The foundation had to begin with the security system in the network operating system (NOS) on top of which all applications would ride.  That wasn't going to be Netware.  

Apple had pioneered the building of computers that gave life to Douglas Engelbart's vision of what computers should look like.  That vision in turn sprang from an article by Vannever Bush that had been published way back in the July 1945 issue of The Atlantic Monthly.  

Engelbart, had given what came to be called "the mother of all demos" on December 9, 1968.  Using primitive computers and whatever presentation technology and trickery was available at the time, he showed the world the beginnings of what we now think of as the standard computer user interface. Apple got their first with their Lisa project, but virtually everything Apple ever built was in its own closed little world.  Integrating with the enormous variety the whole universe has just never been their thing.  But, it was clear that most computer interfaces that were used by people had to become graphical in nature pretty much the way Doug Engelbart had demonstrated.  Something like Microsoft's Windows was the way to go for most of the desktops and early portable computers.  However, that did not necessarily mean that something from Microsoft would provide the NOS.

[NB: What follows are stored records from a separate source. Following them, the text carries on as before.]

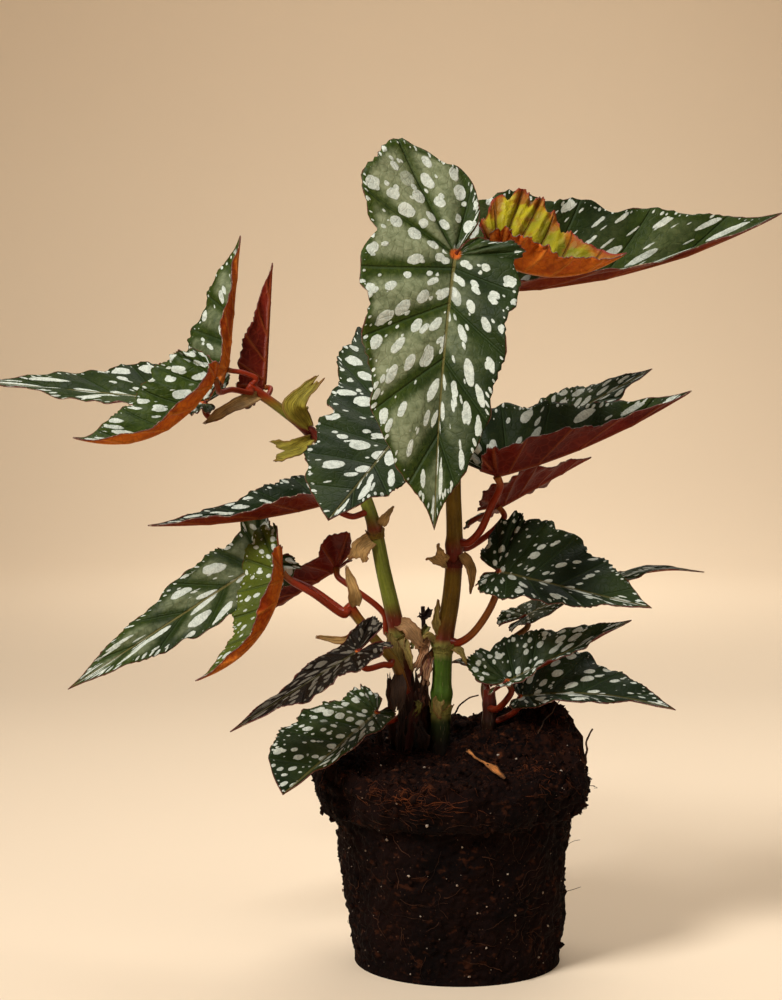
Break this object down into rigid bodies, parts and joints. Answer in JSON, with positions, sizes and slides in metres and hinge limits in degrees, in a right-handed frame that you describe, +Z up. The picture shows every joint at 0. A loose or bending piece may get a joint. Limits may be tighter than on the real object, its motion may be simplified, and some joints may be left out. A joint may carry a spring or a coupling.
{
  "type": "polka dot begonia plant with bare root ball",
  "caption": "Polka dot begonia: spotted wing-shaped leaves on cane stems, standing on a bare root ball of dark peat that kept its nursery pot's shape.",
  "frame": {"origin": "centre of the root ball's flat underside", "axes": "+Z up out of the root ball, +Y from the pictured side toward the back, +X to the right as pictured"},
  "size_m": [0.3592, 0.153, 0.3521],
  "materials": {
    "peat": "crumbly moist peat",
    "leaf": "semi-gloss, silver-white spots, deep red underside",
    "young_leaf": "semi-gloss, pleated, orange-red underside",
    "leaf_stalk": "satin",
    "cane": "satin",
    "stipule": "papery matt",
    "dry_scrap": "dry matt"
  },
  "bodies": {
    "root": {"root_ball": "peat", "leaf_front": "leaf", "leaf_top_right": "leaf", "leaf_young": "young_leaf", "leaf_mid_left": "leaf", "leaf_left_far": "leaf", "leaf_left_up": "leaf", "leaf_left_down": "leaf", "leaf_left_red": "leaf", "leaf_left_pointer": "leaf", "leaf_left_low": "leaf", "leaf_left_green": "leaf", "leaf_left_dark": "leaf", "leaf_low_dark": "leaf", "leaf_low_green": "leaf", "leaf_right_mid": "leaf", "leaf_right_back": "leaf", "leaf_right_under": "leaf", "leaf_right_face": "leaf", "leaf_right_curl": "leaf", "leaf_right_low": "leaf", "leaf_right_base": "leaf", "leaf_small_dark": "leaf", "stalk_front": "leaf_stalk", "stalk_top_right": "leaf_stalk", "stalk_young": "leaf_stalk", "stalk_mid_left": "leaf_stalk", "stalk_left_far": "leaf_stalk", "stalk_left_up": "leaf_stalk", "stalk_left_down": "leaf_stalk", "stalk_left_red": "leaf_stalk", "stalk_left_pointer": "leaf_stalk", "stalk_left_low": "leaf_stalk", "stalk_left_green": "leaf_stalk", "stalk_left_dark": "leaf_stalk", "stalk_low_dark": "leaf_stalk", "stalk_low_green": "leaf_stalk", "stalk_right_mid": "leaf_stalk", "stalk_right_back": "leaf_stalk", "stalk_right_under": "leaf_stalk", "stalk_right_face": "leaf_stalk", "basal_shoot": "leaf_stalk", "cane_right": "cane", "cane_left": "cane", "shoot_low_left": "cane", "stipule_high_upper": "stipule", "stipule_high_lower": "stipule", "stipule_low_upper": "stipule", "stipule_low_under": "stipule", "stipule_right_short": "stipule", "stipule_right_long": "stipule", "stipule_left_short": "stipule", "stipule_left_point": "stipule", "stipule_end_curl": "stipule", "dry_stalk": "dry_scrap", "dry_leaf": "dry_scrap", "dry_flake": "dry_scrap"}
  },
  "joints": []
}
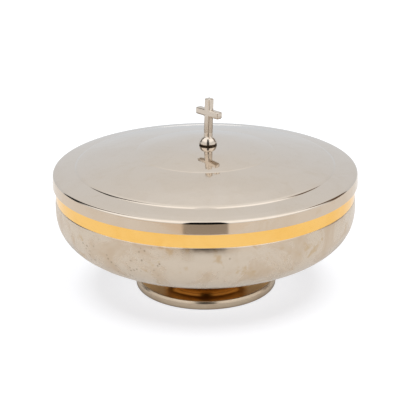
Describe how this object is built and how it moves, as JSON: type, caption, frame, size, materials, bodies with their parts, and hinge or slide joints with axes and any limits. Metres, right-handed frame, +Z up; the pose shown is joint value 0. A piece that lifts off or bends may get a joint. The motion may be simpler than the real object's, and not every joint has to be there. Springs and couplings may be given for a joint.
{
  "type": "ciborium vessel",
  "caption": "Low round ciborium: hammered bowl with a gilded inner cup, dished foot, and a stepped lift-off lid topped by a knob and a small cross.",
  "frame": {"origin": "on the turning axis, at the plane the foot stands on", "axes": "+Z up along the turning axis, -Y towards the front, +X to the right seen from the front"},
  "size_m": [0.1614, 0.1614, 0.1036],
  "materials": {
    "nickel": "warm polished nickel plate over spun brass",
    "hammered_nickel": "planished nickel plate over spun brass, slightly clouded",
    "gilt": "polished gold plate over brass",
    "steel": "plain turned steel fastener"
  },
  "bodies": {
    "vessel": {"foot_shell": "nickel", "neck_collar": "gilt", "bowl_shell": "hammered_nickel", "inner_cup": "gilt", "cup_stud": "steel", "foot_washer": "steel", "foot_nut": "steel"},
    "lid_ring": {"lid_locating_ring": "gilt"},
    "lid": {"lid_shell": "nickel", "finial_knob": "nickel", "finial_cross": "nickel", "finial_stud": "steel", "finial_washer": "steel", "finial_nut": "steel"}
  },
  "joints": [
    {"name": "lid_lift", "type": "slide", "parent": "vessel", "child": "lid_ring", "axis": [0, 0, 1], "range_m": [0, 0.12]},
    {"name": "lid_turn", "type": "hinge", "parent": "lid_ring", "child": "lid", "pos_m": [0, 0, 0.061], "axis": [0, 0, 1], "continuous": true}
  ]
}
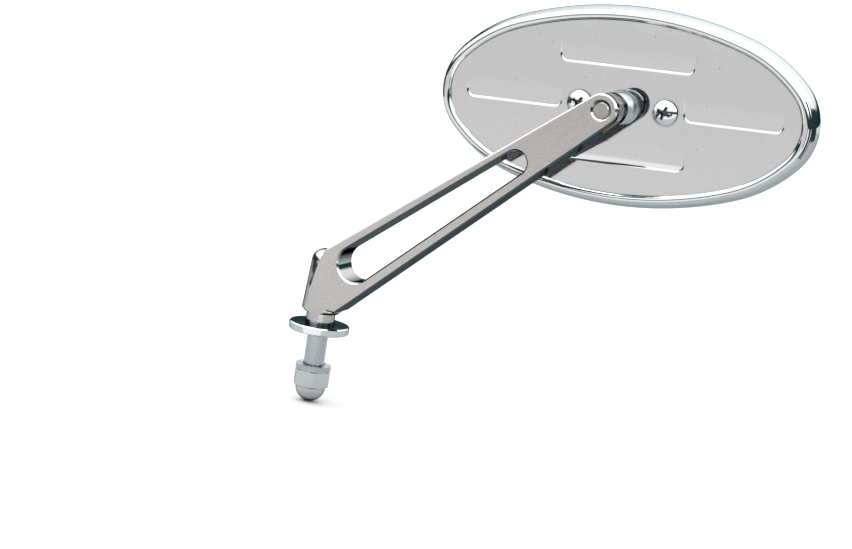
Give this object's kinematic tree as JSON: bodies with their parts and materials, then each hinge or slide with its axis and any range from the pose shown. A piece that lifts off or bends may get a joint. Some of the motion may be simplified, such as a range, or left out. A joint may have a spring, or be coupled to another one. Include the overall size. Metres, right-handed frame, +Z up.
{
  "type": "motorcycle mirror",
  "caption": "Oval chromed rear-view mirror on a ball joint, with a flat slotted alloy arm and a threaded stem for a handlebar perch.",
  "frame": {"origin": "centre of the seat washer's lower face on the stem's axis, where the perch's lug meets the mirror", "axes": "+Z up along the stem, +X towards the head along the arm's plane, +Y the way the glass faces"},
  "size_m": [0.1796, 0.0466, 0.1668],
  "materials": {
    "arm_alloy": "satin brushed faces with polished edges",
    "chrome": "polished chrome plate",
    "zinc_steel": "bright zinc plate",
    "spring_steel": "dark tempered spring steel",
    "nylon": "natural white nylon",
    "seal_rubber": "black moulded rubber",
    "mirror": "flat silvered mirror glass",
    "foam": "dark closed-cell foam"
  },
  "bodies": {
    "arm_body": {"arm": "arm_alloy", "mount_stem": "zinc_steel", "seat_washer": "chrome", "ball_stud": "chrome", "lock_nut": "zinc_steel"},
    "nut": {"cap_nut": "chrome", "lock_washer": "zinc_steel"},
    "pan_shell": {"liner_rear": "nylon"},
    "tilt_shell": {"liner_front": "nylon"},
    "head": {"socket_boss": "chrome", "pressure_cup": "nylon", "spring_washer": "spring_steel", "clamp_plate": "zinc_steel", "screw_left": "chrome", "screw_right": "chrome", "head_back": "chrome", "front_ring": "chrome", "glass_seal": "seal_rubber", "mirror_glass": "mirror", "foam_pad": "foam"}
  },
  "joints": [
    {"name": "head_pan", "type": "hinge", "parent": "arm_body", "child": "pan_shell", "pos_m": [0.0985, 0.0147, 0.1027], "axis": [0, 0, 1], "range_deg": [-18, 3]},
    {"name": "head_tilt", "type": "hinge", "parent": "pan_shell", "child": "tilt_shell", "pos_m": [0.0985, 0.0147, 0.1027], "axis": [1, 0, 0], "range_deg": [-5, 14]},
    {"name": "head_spin", "type": "hinge", "parent": "tilt_shell", "child": "head", "pos_m": [0.0985, 0.0147, 0.1027], "axis": [0, 1, 0], "range_deg": [-15, 15]},
    {"name": "nut_travel", "type": "slide", "parent": "arm_body", "child": "nut", "axis": [0, 0, -1], "range_m": [0, 0.06]}
  ]
}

In the summer of 1992 Novell's product had about 80% of the LAN server market, and they had three fatal  problems.  They had poor development tools.  They kept breaking applications that ran on their operating system.  And, they really didn't care.

 

The only development environment that Novell supported was an arcane version of the "C" programming language by Watcom that wasn't used by a measurable percentage of the world's software developers.  There were two reasons for that.  First, it was C, and not a very good version of C at that.  And second, Novell's engineers made absolute war on anyone that was trying to make a living building applications to run on their servers, and any customer brave enough to buy one of those applications.  One could go broke trying to build and sell applications that ran on Netware.

 

The interface between software and the operating system or another bit of software is called the application programming interface or API (very original that).  And every time Novell shipped even a trivially minor upgrade to Netware in the 1980s and early 90s, the broke their API.  If you updated your servers to a new release of Netware, your installed applications all stopped working.  So, you couldn't do an update until all your app providers updated theirs.  And then you had to find a long chunk of downtime when none of your users would mind having the servers down.  I had spent many a  weekend starting late on Saturday and lasting well into Sunday afternoon doing Netware updates.  I had visited Novell's offices and complained bitterly about it, and they just weren't interested in those complaints.  They were Novell, and like IBM, taking customer input was just not something they felt they had to do.  Like IBM, getting input from a customer was more about having some execs go play a round of golf together.  There was no way Novell could be trusted as our NOS supplier going forward.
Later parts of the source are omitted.